> **Written request**: Find the line containing "What bpy script". Return it and every line after it, unchanged, up to and including the last line.

> **Supplied material**:
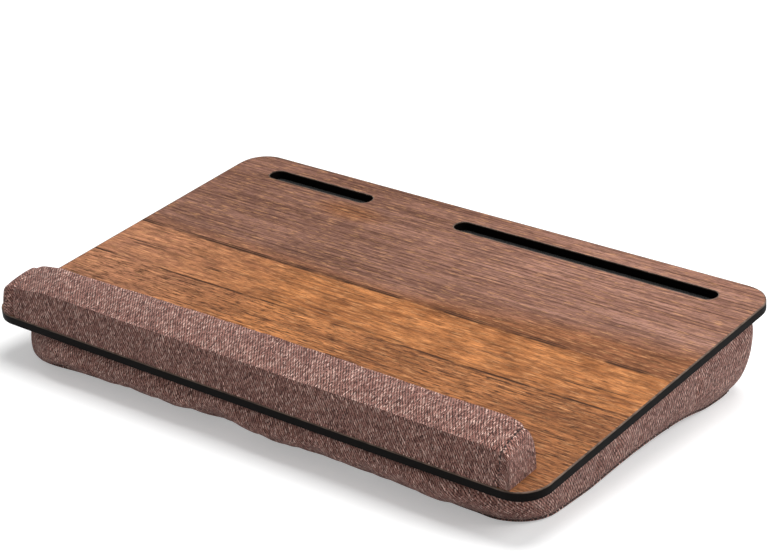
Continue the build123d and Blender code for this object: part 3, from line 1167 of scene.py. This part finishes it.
def floor_material():
    """A pale matt floor that looks white to the camera but keeps the object's shadow."""
    graph = Graph("floor")
    speck = graph.noise(graph.object_place(), 40.0)
    rays = graph.node("ShaderNodeLightPath")
    seen = graph.total(rays.outputs["Is Camera Ray"], rays.outputs["Is Glossy Ray"])
    seen = graph.math("ADD", seen, rays.outputs["Is Transmission Ray"], clamp=True)
    tone = graph.mix(speck, (0.80, 0.80, 0.80), (0.82, 0.82, 0.82))
    tone = graph.mix(seen, (0.68, 0.68, 0.68), tone)
    graph.finish(tone, 0.9, Specular_IOR_Level=0.1)
    glow = graph.node("ShaderNodeEmission")
    glow.inputs["Color"].default_value = (1, 1, 1, 1)
    x, y = graph.parts(graph.object_place())[:2]
    away = graph.math("SQRT", graph.total(graph.product(x, x), graph.product(y, y)))
    level = graph.remap(away, 0.8, 1.8, 0.36, 1.0)
    graph.put(glow.inputs["Strength"], graph.product(seen, level))
    both = graph.node("ShaderNodeAddShader")
    graph.put(both.inputs[0], graph.shader.outputs[0])
    graph.put(both.inputs[1], glow.outputs[0])
    output = graph.tree.nodes["Material Output"]
    graph.put(output.inputs["Surface"], both.outputs[0])
    return graph.material


def make_floor():
    half = floor_half_size
    corners = [(-half, -half, 0), (half, -half, 0), (half, half, 0), (-half, half, 0)]
    floor = add_mesh("floor", corners, [(0, 1, 2, 3)])
    floor.data.materials.append(floor_material())


def area_light(name, place, size, power):
    data = bpy.data.lights.new(name, "AREA")
    data.shape = "DISK"
    data.size = size
    data.energy = power
    lamp = bpy.data.objects.new(name, data)
    lamp.location = place
    lamp.rotation_euler = (Vector(light_aim) - Vector(place)).to_track_quat("-Z", "Y").to_euler()
    bpy.context.scene.collection.objects.link(lamp)


def make_world():
    """An even pale sky that looks white to the camera."""
    world = bpy.data.worlds.new("studio")
    bpy.context.scene.world = world
    world.use_nodes = True
    tree = world.node_tree
    background = tree.nodes["Background"]
    background.inputs["Color"].default_value = (1, 1, 1, 1)
    rays = tree.nodes.new("ShaderNodeLightPath")
    level = tree.nodes.new("ShaderNodeMapRange")
    level.inputs["To Min"].default_value = world_level
    level.inputs["To Max"].default_value = 1.0
    tree.links.new(rays.outputs["Is Camera Ray"], level.inputs[0])
    tree.links.new(level.outputs[0], background.inputs["Strength"])


def make_camera():
    data = bpy.data.cameras.new("camera")
    data.sensor_width = camera_sensor
    data.lens = camera_lens
    camera = bpy.data.objects.new("camera", data)
    camera.location = camera_place
    camera.rotation_euler = (camera_aim - camera_place).to_track_quat("-Z", "Y").to_euler()
    bpy.context.scene.collection.objects.link(camera)
    bpy.context.scene.camera = camera


make_floor()
area_light("key", (1.7, 0.4, 1.4), size=1.2, power=key_power)
area_light("top", (0.15, 0.3, 2.0), size=1.6, power=top_power)
make_world()
make_camera()
bpy.context.scene.view_settings.view_transform = "Standard"
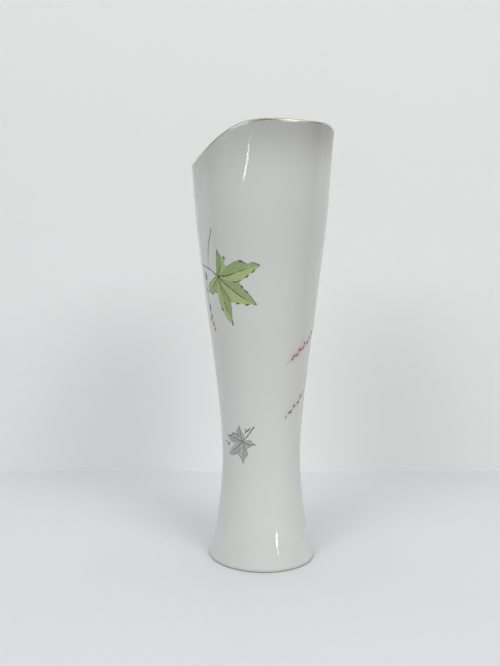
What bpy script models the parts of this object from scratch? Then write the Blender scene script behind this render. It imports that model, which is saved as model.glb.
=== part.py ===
"""Flower vase: a waisted, flared porcelain vase with a waved lip and maple-leaf decoration.

Metres, +Z up. The origin is the centre of the foot, on the surface the vase stands on.
The vase is mirror-symmetric about the XZ plane: the lip is highest at +X and lowest near -X.
Angles are measured about +Z from +X, anticlockwise seen from above.
"""

from math import cos, pi, radians, sin

import bmesh
import bpy
import numpy as np
from mathutils import Vector
from mathutils.geometry import delaunay_2d_cdt

MM = 0.001

# Body: radius at each height, joined by a smooth curve.
FOOT_RADIUS = 33.7 * MM
WAIST_HEIGHT, WAIST_RADIUS = 58.0 * MM, 25.0 * MM
PROFILE = (
    (0.0, FOOT_RADIUS),
    (5.0 * MM, 32.2 * MM),
    (15.0 * MM, 29.6 * MM),
    (32.0 * MM, 27.0 * MM),
    (WAIST_HEIGHT, WAIST_RADIUS),
    (90.0 * MM, 26.5 * MM),
    (120.0 * MM, 29.85 * MM),
    (152.0 * MM, 34.3 * MM),
    (184.0 * MM, 38.4 * MM),
    (214.0 * MM, 42.1 * MM),
    (240.0 * MM, 44.15 * MM),
    (268.0 * MM, 46.5 * MM),
)
LONG_SIDE, SHORT_SIDE = 1.0065, 0.9495  # the plan is a slightly oval circle, longer along X

# Lip: its height is a sum of cosines of the angle from +X.
LIP_WAVE = (258.0 * MM, 9.9 * MM, -0.9 * MM, -1.0 * MM, 1.9 * MM)
LIP_RADIUS = 1.3 * MM
LEVEL_TOP = 150.0 * MM  # the rings are level up to here, and lean into the lip's wave above

# Inside and underneath.
WALL_AT_LIP, WALL_AT_FLOOR = 2 * LIP_RADIUS, 3.6 * MM
FLOOR_HEIGHT = 9.0 * MM
FLOOR_FILLET = 6.0 * MM
FOOT_EDGE = 0.8 * MM
FOOT_RING_WIDTH = 5.0 * MM
RECESS_DEPTH = 2.4 * MM
RECESS_SLOPE = 2.0 * MM

# Fired decoration.
GILT_FROM, GILT_TO = radians(20), radians(120)
COAT_GAP = 0.15 * MM
COAT_THICKNESS = 0.12 * MM

SEGMENTS = 64
OUTER_RINGS_LEVEL, OUTER_RINGS_LEANING = 17, 11
FOOT_CROWDING = 1.15  # above 1, the rings sit closer together near the foot
SHARP_EDGE = radians(35)  # edges that turn more than this are not shaded smooth
INNER_RINGS = 20
ARC_STEPS = 5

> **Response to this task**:
What bpy script models the parts of this object from scratch? Then write the Blender scene script behind this render. It imports that model, which is saved as model.glb.
=== part.py ===
"""Flower vase: a waisted, flared porcelain vase with a waved lip and maple-leaf decoration.

Metres, +Z up. The origin is the centre of the foot, on the surface the vase stands on.
The vase is mirror-symmetric about the XZ plane: the lip is highest at +X and lowest near -X.
Angles are measured about +Z from +X, anticlockwise seen from above.
"""

from math import cos, pi, radians, sin

import bmesh
import bpy
import numpy as np
from mathutils import Vector
from mathutils.geometry import delaunay_2d_cdt

MM = 0.001

# Body: radius at each height, joined by a smooth curve.
FOOT_RADIUS = 33.7 * MM
WAIST_HEIGHT, WAIST_RADIUS = 58.0 * MM, 25.0 * MM
PROFILE = (
    (0.0, FOOT_RADIUS),
    (5.0 * MM, 32.2 * MM),
    (15.0 * MM, 29.6 * MM),
    (32.0 * MM, 27.0 * MM),
    (WAIST_HEIGHT, WAIST_RADIUS),
    (90.0 * MM, 26.5 * MM),
    (120.0 * MM, 29.85 * MM),
    (152.0 * MM, 34.3 * MM),
    (184.0 * MM, 38.4 * MM),
    (214.0 * MM, 42.1 * MM),
    (240.0 * MM, 44.15 * MM),
    (268.0 * MM, 46.5 * MM),
)
LONG_SIDE, SHORT_SIDE = 1.0065, 0.9495  # the plan is a slightly oval circle, longer along X

# Lip: its height is a sum of cosines of the angle from +X.
LIP_WAVE = (258.0 * MM, 9.9 * MM, -0.9 * MM, -1.0 * MM, 1.9 * MM)
LIP_RADIUS = 1.3 * MM
LEVEL_TOP = 150.0 * MM  # the rings are level up to here, and lean into the lip's wave above

# Inside and underneath.
WALL_AT_LIP, WALL_AT_FLOOR = 2 * LIP_RADIUS, 3.6 * MM
FLOOR_HEIGHT = 9.0 * MM
FLOOR_FILLET = 6.0 * MM
FOOT_EDGE = 0.8 * MM
FOOT_RING_WIDTH = 5.0 * MM
RECESS_DEPTH = 2.4 * MM
RECESS_SLOPE = 2.0 * MM

# Fired decoration.
GILT_FROM, GILT_TO = radians(20), radians(120)
COAT_GAP = 0.15 * MM
COAT_THICKNESS = 0.12 * MM

SEGMENTS = 64
OUTER_RINGS_LEVEL, OUTER_RINGS_LEANING = 17, 11
FOOT_CROWDING = 1.15  # above 1, the rings sit closer together near the foot
SHARP_EDGE = radians(35)  # edges that turn more than this are not shaded smooth
INNER_RINGS = 20
ARC_STEPS = 5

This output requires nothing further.